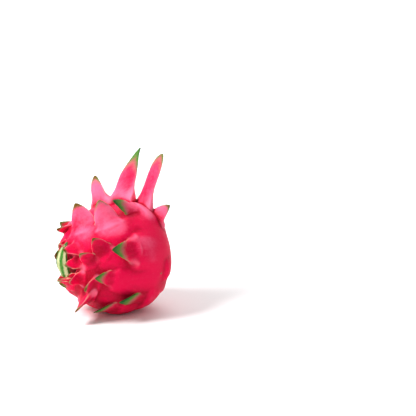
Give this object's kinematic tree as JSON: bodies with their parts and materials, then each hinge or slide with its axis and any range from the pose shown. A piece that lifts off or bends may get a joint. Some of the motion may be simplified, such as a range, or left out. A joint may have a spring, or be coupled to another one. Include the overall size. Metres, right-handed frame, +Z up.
{
  "type": "dragon fruit",
  "caption": "Whole dragon fruit lying on its side: a round body with tall, broad-based, green-tipped scales in a spiral and a withered crown at its blossom end.",
  "frame": {"origin": "on the floor, under the middle of the whole box", "axes": "+Z up as the fruit lies, X along the fruit's own axis with its crown towards -X and its stalk towards +X"},
  "size_m": [0.1144, 0.1066, 0.1323],
  "materials": {
    "skin": "waxy, faintly mottled pink fruit skin with green scale tips"
  },
  "bodies": {
    "root": {"fruit": "skin"}
  },
  "joints": []
}
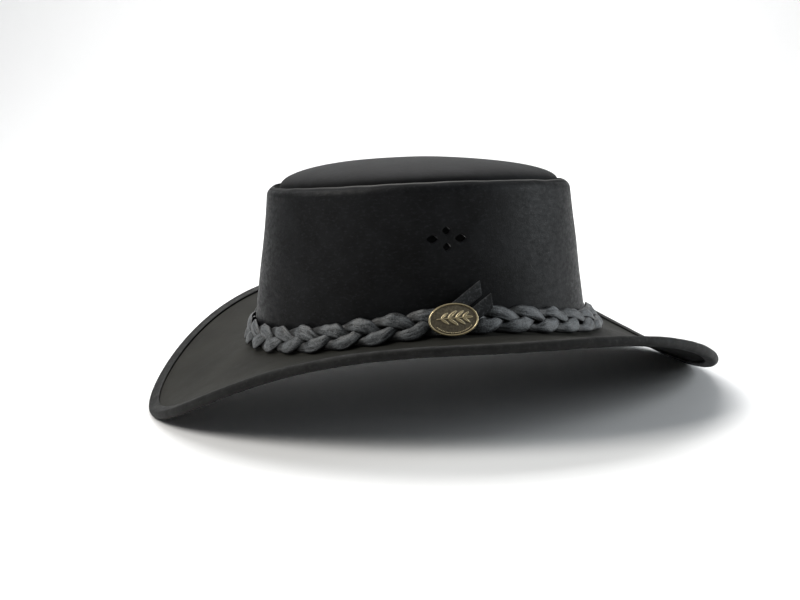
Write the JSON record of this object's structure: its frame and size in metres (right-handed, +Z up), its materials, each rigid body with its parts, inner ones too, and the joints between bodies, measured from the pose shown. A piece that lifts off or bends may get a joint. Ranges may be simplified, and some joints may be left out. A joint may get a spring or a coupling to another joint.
{
  "type": "bush hat",
  "caption": "Black moulded leather bush hat: domed crown with vents, saddle-shaped bound brim, plaited leather band and an oval brass badge.",
  "frame": {"origin": "centre of the footprint, on the ground that the brim's front and back edges rest on", "axes": "+X towards the back of the hat, -X towards its front, +Z up, -Y the wearer's left, where the badge is"},
  "size_m": [0.3516, 0.3258, 0.1441],
  "materials": {
    "crown_leather": "smooth oiled black leather with fine grain, softly shiny on top",
    "brim_leather": "smooth oiled black leather with fine grain, a little warm in the light",
    "binding_leather": "thin black leather folded round a wired edge",
    "plait_leather": "soft slate black leather with a short nap and worn highlights",
    "badge_brass": "antique brass, dark in the hollows and polished on the rim"
  },
  "bodies": {
    "root": {"crown": "crown_leather", "brim": "brim_leather", "brim_binding": "binding_leather", "plait_strand_a": "plait_leather", "plait_strand_b": "plait_leather", "plait_strand_c": "plait_leather", "badge": "badge_brass", "strap_end_upper": "plait_leather", "strap_end_lower": "plait_leather"}
  },
  "joints": []
}
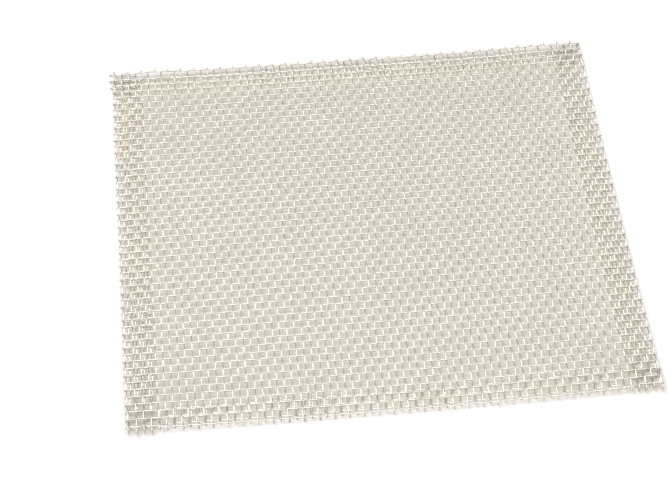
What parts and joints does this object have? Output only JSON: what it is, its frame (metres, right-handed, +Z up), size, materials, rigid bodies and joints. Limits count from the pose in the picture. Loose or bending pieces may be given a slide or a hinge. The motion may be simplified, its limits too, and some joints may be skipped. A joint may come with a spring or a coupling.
{
  "type": "wire gauze",
  "caption": "Square of plain-woven wire cloth with all four edges turned under, for spreading heat below a beaker or flask.",
  "frame": {"origin": "centre of the sheet's outline, on the surface that it lies on", "axes": "+Z up through the sheet, its face side, +X along the straight weft wires, +Y along the crimped warp wires, away from the viewer"},
  "size_m": [0.1016, 0.1002, 0.0027],
  "materials": {
    "wire": "bright drawn wire, satin"
  },
  "bodies": {
    "root": {"warp_bay_1": "wire", "warp_bay_2": "wire", "warp_bay_3": "wire", "warp_bay_4": "wire", "warp_bay_5": "wire", "warp_bay_6": "wire", "warp_bay_7": "wire", "warp_bay_8": "wire", "warp_corner_left": "wire", "warp_corner_right": "wire", "hem_warp_left": "wire", "hem_warp_right": "wire", "weft_front": "wire", "weft_bay_1": "wire", "weft_bay_2": "wire", "weft_bay_3": "wire", "weft_bay_4": "wire", "weft_back": "wire", "hem_weft_front": "wire", "hem_weft_back": "wire"}
  },
  "joints": []
}
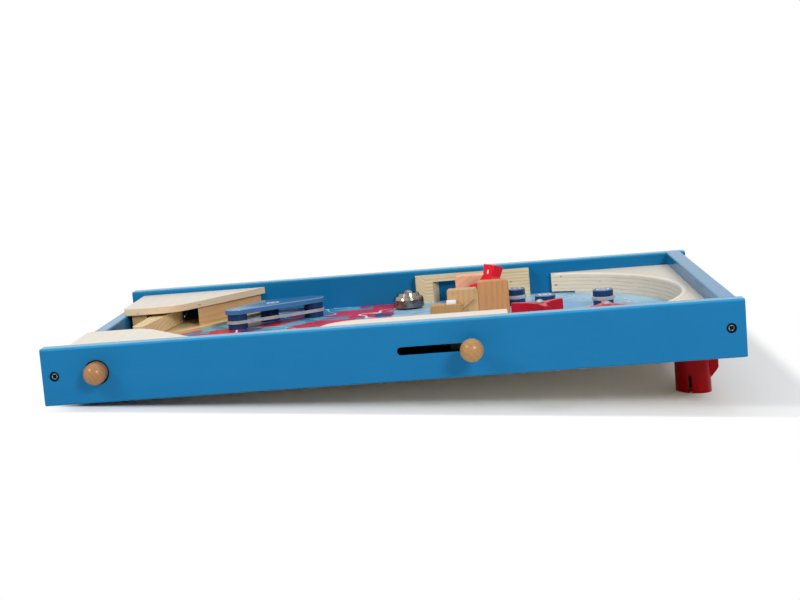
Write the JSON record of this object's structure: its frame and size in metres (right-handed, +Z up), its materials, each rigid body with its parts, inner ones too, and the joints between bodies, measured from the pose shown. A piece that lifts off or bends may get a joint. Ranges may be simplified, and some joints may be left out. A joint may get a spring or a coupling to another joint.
{
  "type": "bagatelle board game",
  "caption": "Table-top wooden bagatelle tray tilted on two feet, with push-button flippers, a spring ball launcher, bumpers, spinning targets, a bell and an arch.",
  "frame": {"origin": "middle of the bounding box's bottom, on the surface that the board stands on", "axes": "+X along the board from the player's low end to the high end, +Y across it from the launcher's side to the other, +Z up"},
  "size_m": [0.6018, 0.43, 0.0978],
  "materials": {
    "blue_lacquer": "satin blue lacquer over solid wood",
    "printed_ply": "printed and clear lacquered plywood",
    "plywood": "pale lacquered plywood",
    "beech": "natural beech, fine sanded",
    "salmon_beech": "steamed beech, fine sanded",
    "pine": "natural pine",
    "dark_wood": "dark stained wood",
    "blue_enamel": "gloss dark blue enamel on wood",
    "red_enamel": "gloss red enamel on wood",
    "red_plastic": "moulded red plastic",
    "white_rubber": "translucent white rubber",
    "nickel": "polished nickel",
    "steel": "zinc plated",
    "spring_steel": "drawn spring wire"
  },
  "bodies": {
    "frame": {"near_rail": "blue_lacquer", "far_rail": "blue_lacquer", "high_end_rail": "blue_lacquer", "low_end_rail": "blue_lacquer", "frame_screws": "steel", "playfield": "printed_ply", "foot_batten": "pine", "foot_near": "red_plastic", "foot_far": "red_plastic", "foot_screws": "steel", "arch_block": "plywood", "bridge_block": "pine", "lane_cover": "plywood", "lane_wall": "plywood", "plunger_end_block": "beech", "step_low": "beech", "step_mid": "beech", "step_tall": "beech", "step_peg": "beech", "back_block": "salmon_beech", "bell_dome": "nickel", "bell_post": "steel", "bell_screw": "nickel", "triangle_plate": "blue_enamel", "triangle_posts": "blue_enamel", "triangle_band": "white_rubber", "bumper_post_1": "blue_enamel", "bumper_post_2": "blue_enamel", "bumper_post_3": "blue_enamel", "bumper_rings": "white_rubber", "star_post": "beech", "spinner_screws": "steel", "spinner_washers": "steel", "flipper_pins": "steel", "flipper_cover_near": "plywood", "flipper_base_near": "plywood", "flipper_spacer_near": "beech", "flipper_end_block_near": "beech", "button_guide_near": "beech", "button_spring_near": "spring_steel", "flipper_cover_far": "plywood", "flipper_base_far": "plywood", "flipper_spacer_far": "beech", "flipper_end_block_far": "beech", "button_guide_far": "beech", "button_spring_far": "spring_steel", "plunger_spring": "spring_steel"},
    "button_near": {"button_near": "beech", "button_stop_near": "beech"},
    "button_far": {"button_far": "beech", "button_stop_far": "beech"},
    "flipper_near": {"flipper_lever_near": "beech"},
    "flipper_far": {"flipper_lever_far": "beech"},
    "plunger": {"plunger_knob": "beech", "plunger_stem": "beech", "plunger_slider": "dark_wood"},
    "spinner_middle": {"spinner_middle": "red_enamel"},
    "spinner_high": {"spinner_high": "red_enamel"},
    "star_wheel": {"star_wheel": "red_enamel"}
  },
  "joints": [
    {"name": "button_near_push", "type": "slide", "parent": "frame", "child": "button_near", "axis": [0, 1, 0], "range_m": [0, 0.006], "stiffness_N_per_m": 150, "springref_m": -0.008, "deforming": ["button_spring_near"]},
    {"name": "button_far_push", "type": "slide", "parent": "frame", "child": "button_far", "axis": [0, -1, 0], "range_m": [0, 0.006], "stiffness_N_per_m": 150, "springref_m": -0.008, "deforming": ["button_spring_far"]},
    {"name": "flipper_near_turn", "type": "hinge", "parent": "frame", "child": "flipper_near", "pos_m": [-0.24291, -0.121, 0.03184], "axis": [0.0804, 0, -0.9968], "range_deg": [0, 40]},
    {"name": "flipper_far_turn", "type": "hinge", "parent": "frame", "child": "flipper_far", "pos_m": [-0.24291, 0.135, 0.03184], "axis": [-0.0804, 0, 0.9968], "range_deg": [0, 40]},
    {"name": "plunger_pull", "type": "slide", "parent": "frame", "child": "plunger", "axis": [-0.9968, 0, -0.0804], "range_m": [0, 0.0595], "stiffness_N_per_m": 60, "springref_m": -0.03, "deforming": ["plunger_spring"]},
    {"name": "spinner_middle_spin", "type": "hinge", "parent": "frame", "child": "spinner_middle", "pos_m": [0.13458, -0.0093, 0.06077], "axis": [-0.0804, 0, 0.9968], "continuous": true},
    {"name": "spinner_high_spin", "type": "hinge", "parent": "frame", "child": "spinner_high", "pos_m": [0.19449, -0.052, 0.0656], "axis": [-0.0804, 0, 0.9968], "continuous": true},
    {"name": "star_wheel_spin", "type": "hinge", "parent": "frame", "child": "star_wheel", "pos_m": [0.08749, 0.095, 0.07122], "axis": [-0.6342, -0.7286, 0.2589], "continuous": true}
  ],
  "couplings": [
    {"joint": "flipper_near_turn", "follows": "button_near_push", "rad_per_m": 116.3},
    {"joint": "flipper_far_turn", "follows": "button_far_push", "rad_per_m": 116.3}
  ]
}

SHORT EXERCISE: Return nothing except the number of lines that include the string "hinge".

RESULT OF THIS TASK: 7